A final exam in Math 157 is normally distributed and has a mean of 75 with a standard deviation of 12. If 36 students are randomly selected, find the probability that the mean of their test scores is greater than 70.
Z = (mean1 - mean2)/standard error (SE) of difference between means
SEdiff = √(SEmean1^2 + SEmean2^2)
SEm = SD/√(n-1)(but you can use n)
If only one SD is provided, you can use just that to determine SEdiff.
Find table in the back of your statistics text labeled something like "areas under normal distribution" to find the proportion related to the Z score.
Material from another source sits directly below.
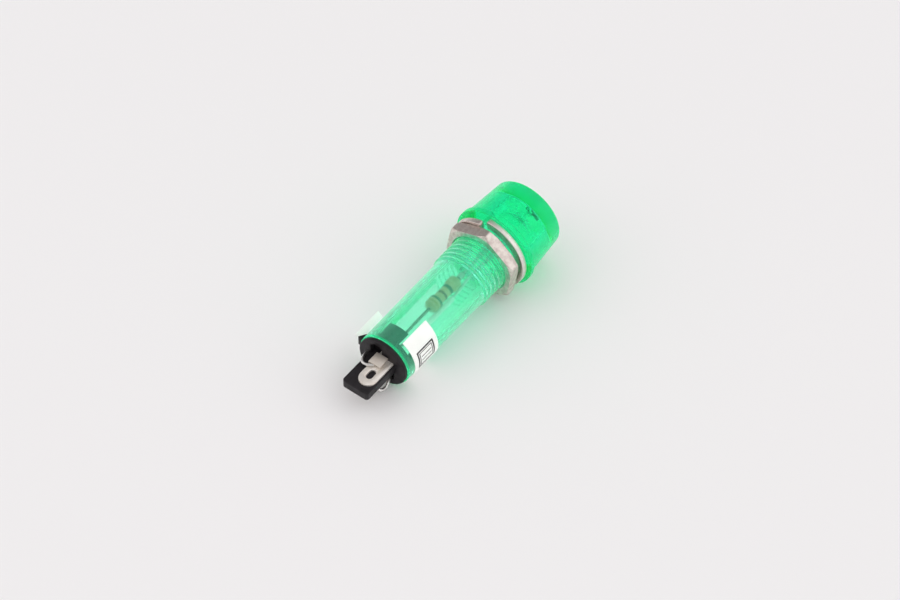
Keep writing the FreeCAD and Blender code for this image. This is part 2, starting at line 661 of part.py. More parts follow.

To find the probability that the mean of the test scores is greater than 70, we need to use the concept of the sampling distribution of the sample mean. In this case, we can treat the mean test scores of the 36 randomly selected students as a sample mean.
The sampling distribution of the sample mean follows a normal distribution when the sample size is sufficiently large and the population distribution is normal or nearly normal. In this case, we can assume that it is valid to use the normal distribution to approximate the sampling distribution of the sample mean.
The mean of the sampling distribution of the sample mean (μx̅) is equal to the population mean (μ), which in this case is 75. The standard deviation of the sampling distribution of the sample mean (σx̅) is equal to the population standard deviation (σ) divided by the square root of the sample size (n).
In this case, the standard deviation of the sampling distribution of the sample mean is:
σx̅ = σ / sqrt(n) = 12 / sqrt(36) = 12 / 6 = 2
Now, we want to find the probability that the mean of the test scores is greater than 70, which can be expressed as P(x̅ > 70). We can standardize this value using the standard deviation of the sampling distribution:
z = (x̅ - μx̅) / σx̅ = (70 - 75) / 2 = -2.5
Now, we need to find the area under the standard normal distribution curve to the right of z = -2.5, which represents the probability that the mean of the test scores is greater than 70. Using a standard normal distribution table or a calculator, we can find this probability.
The probability P(x̅ > 70) can be calculated using the standard normal distribution table or a calculator:
P(x̅ > 70) = P(z > -2.5)
Using a standard normal distribution table, we find that P(z > -2.5) is approximately 0.9938.
Therefore, the probability that the mean of the test scores is greater than 70 for a randomly selected sample of 36 students is approximately 0.9938, or 99.38%.